File: GWS-539-FALL-2024-Gathman-Syllabus-FINAL.pdf

Gen&WS 350: Special Topics in Gender and Literature – Narrating Gender & Sexual Difference

In this session of Gender and Women’s Studies/English 350, we will traverse North American literary fiction, drama, manifestos, memoirs, and poetry in order to apprehend intersectional archives of gender and sexual expression from the 1960s to the present. As we interrogate how these vastly different texts might touch one another in unexpected ways, we will also contextualize them through their cultural and historical contexts in liberatory political movements in North America and abroad. Together, we will reckon with the literary and lived experiences of gender and sexual outlaws over the last half-century as they express new ways of being in the world and even new worlds.

File: GenWS-350-002_Fall-2024_Cannell.pdf

Gen&WS 449: Special Topics in Feminist Theory – Uncertainty & Possibility

In this session of Gender & Women's Studies 449, we will address feminist theories of “uncertainty, doubt,” and “skepticism,” alongside theoretical and cultural texts which take that uncertainty as a site of radical “political imagination” and possibility. By examining work from queer and feminist theorists including Gloria Anzaldúa, Audre Lorde, Barbara Johnson, Judith Butler, Eve Sedgwick, Jennifer Nash, Sara Ahmed, Marquis Bey, Jasbir Puar, and more, we will identify new forms for reckoning with uncertainty as we navigate activist pasts and imagine new feminist futures.

File: GenWS-449-003_Uncertainty_Fall-2024_Cannell.pdf

Gen&WS 533: Gender, Race & Botany

With rising pandemics of mosquito-borne viruses like zika, malaria, dengue, and continuing searches for cures for Ebola, cancer, HIV/AIDS, and infectious diseases (like COVID-19), plants (in addition to animals) provide insight, inspiration, and often ingredients for possible cures. The World Intellectual Property Organization and the United Nations Educational, Scientific, and Cultural Organization have dedicated special programs for plant medicine, traditional knowledge (folklore) and genetic resources (biological specimens of plants). The high value placed on traditional knowledge, particularly from indigenous communities, has led to vandalism and biopiracy of plants (and animals) across national borders. There also deeper histories of plant knowledge and dispossession woven into the Transatlantic Slave Trade, the cotton and tobacco industry in the US South, as well as rubber from the Amazon rainforest that become crucial to world wars.

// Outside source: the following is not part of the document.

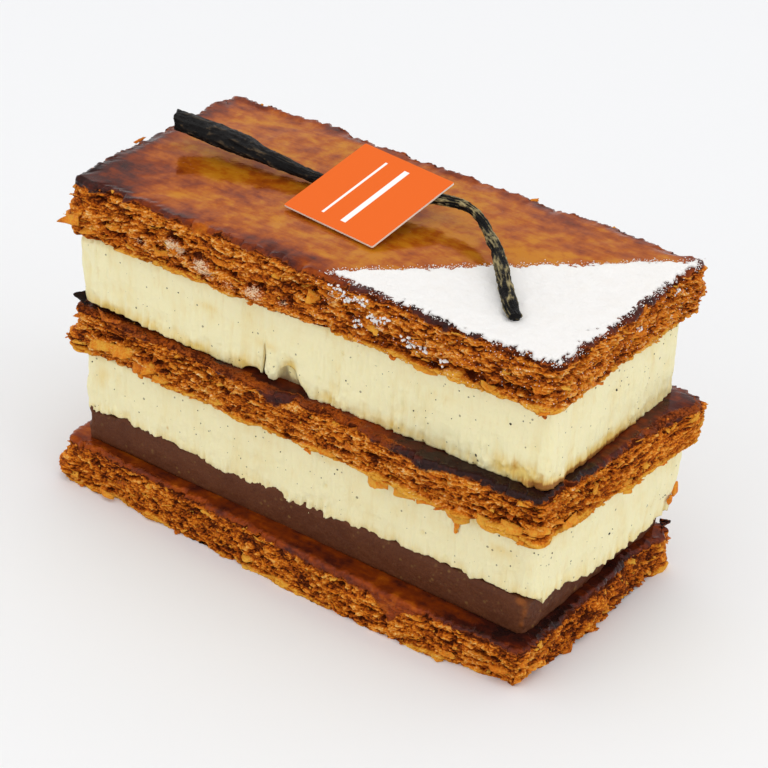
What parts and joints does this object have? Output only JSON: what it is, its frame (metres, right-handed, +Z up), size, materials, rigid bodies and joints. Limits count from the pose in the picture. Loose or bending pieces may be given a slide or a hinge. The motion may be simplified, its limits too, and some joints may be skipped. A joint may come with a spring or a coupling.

File: GWS-533_Gender-Race-and-Botany_Syllabus_2024.docx

Gen&WS 538: Queering Health: Research, Activism, and Intervention in LGBTQIA+ Health

LGBTQIA+ people experience disparities in both access to and appropriateness of healthcare. Sub-groups within the “LGBTQ+ community” have particular health concerns and needs that are often not well-addressed by current healthcare systems. In recent years, transgender and gender non-conforming people have additionally faced legislative attacks on their access to care. All of these problems may be further exacerbated by other forms of marginalization based in race, ability, class, etc., and they may also shed light on broader issues in healthcare for the general population. This course begins with a general exploration of LGBTQIA+ marginalization and medicalization, their effects on healthcare research, access, and outcomes, and the scope and role of patient autonomy, and then applies these concepts to a number of specific issues in LGBTQIA+ health such as differences of sex development or intersex, violence, mental illness, and disability, sexual health and fertility, and aging.